Super Aging is so much more than just not dying. For the last 10 years at AGEIST, we have been writing about and promoting the idea of Super Aging, living in an expansive manner, embracing our full capacities. Bryan Johnson has been making quite a splash recently with his Netflix doc, Don’t Die, and his ever-expanding product lines. We had Bryan on our podcast a couple of years ago. I like Bryan, and not to throw shade at him, but he is one of the most unusual people I have ever spoken to—and that is saying something. His mission is to save humanity—okay, go big. Where he gets pushback is around his endless self-experimenting and his increasingly odd appearance. Everyone has the right to look whatever way that makes them feel best about themselves, and I have no issue with how he looks.
What I differ with Bryan about is that he expressed having to give control of his life over to an algorithm; otherwise, “Bad Bryan” would take over and make inferior decisions. Becoming the “most measured man in history” means directing the entirety of his life to accommodate maximizing his biomarkers. As he says, he has never been happier. I, too, enjoy engaging in some self-quantification, but I believe the opposite of what Bryan does: We have agency—we are braver, stronger, and more capable than we imagine, not less. Biomarkers are helpful, but what is the point if they prevent us from living life fully? If one’s entire mission is simply not to die, then I could imagine some boy-in-the-bubble setup, which is one step away from how Bryan currently lives his life.
I am in the free-will camp, whereas Bryan seems to believe we are doomed if we don’t submit to an algorithm. As far as nutrition goes, being as prescriptive as he has been is simplistic and wrong. We are all different. I tried his vegan Blue Print a few years ago, and it almost killed me. After three weeks, I was fatter, dumber, and with shockingly low energy. Just because his extreme lifestyle works for him does not mean it is transferable. To say it would be ideal for everyone is incorrect, reductionist, sales-y hyperbole.

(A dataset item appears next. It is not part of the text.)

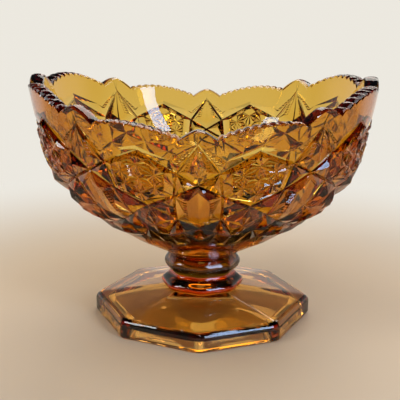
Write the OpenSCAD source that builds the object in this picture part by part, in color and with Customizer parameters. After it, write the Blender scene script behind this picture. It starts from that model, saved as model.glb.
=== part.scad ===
// Footed compote bowl in pressed amber glass, in three fused pieces that stand on each other:
// an octagonal foot with a dished underside, a bulging knop, and an oval bowl with a scalloped
// rim whose two ends rise. Millimetres, Z up, X along the bowl, origin under the foot's centre.

/* [Bowl] */
// Length of the bowl over its two raised ends
bowl_len = 232; // [190:1:270]
// Width of the bowl from front to back
bowl_wid = 207; // [175:1:245]
// Height of the rim's points above the table, before the ends rise and the sides drop
rim_h = 157.6; // [135:0.1:185]
// How far the ends rise above that height, and the sides drop below it
end_rise = 10.2; // [0:0.1:16]
// Thickness of the wall at the rim
wall = 8.5; // [6.5:0.1:10]
// Thickness of the glass over the knop
floor_t = 7.5; // [5:0.1:10]

/* [Rim] */
// Height of each point of the rim above the notches beside it
point_h = 6.9; // [3:0.1:9]
// Height of each arch of the rim above the notches beside it
arch_h = 5.6; // [3:0.1:8]
// Height of the small scallops along an arch
scallop_h = 1.2; // [0.3:0.1:1.5]
// Number of small scallops along an arch
scallops = 10; // [8:1:12]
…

At AGEIST, we believe that Super Aging means not just putting numbers up on the board, be they birthdays or epigenetic age markers; it means living to the best of our ability, becoming the best versions of ourselves, and being the most useful to those around us. The Super Age lifestyle is about expanding our lives, not constricting them. Although some of what Blue Print suggests seems positive, as with many pop diets and lifestyles, it is, at its core, built around reducing rather than expanding. We wish Bryan and his followers well; much of their mission is noble; it’s just not something we will be signing up for.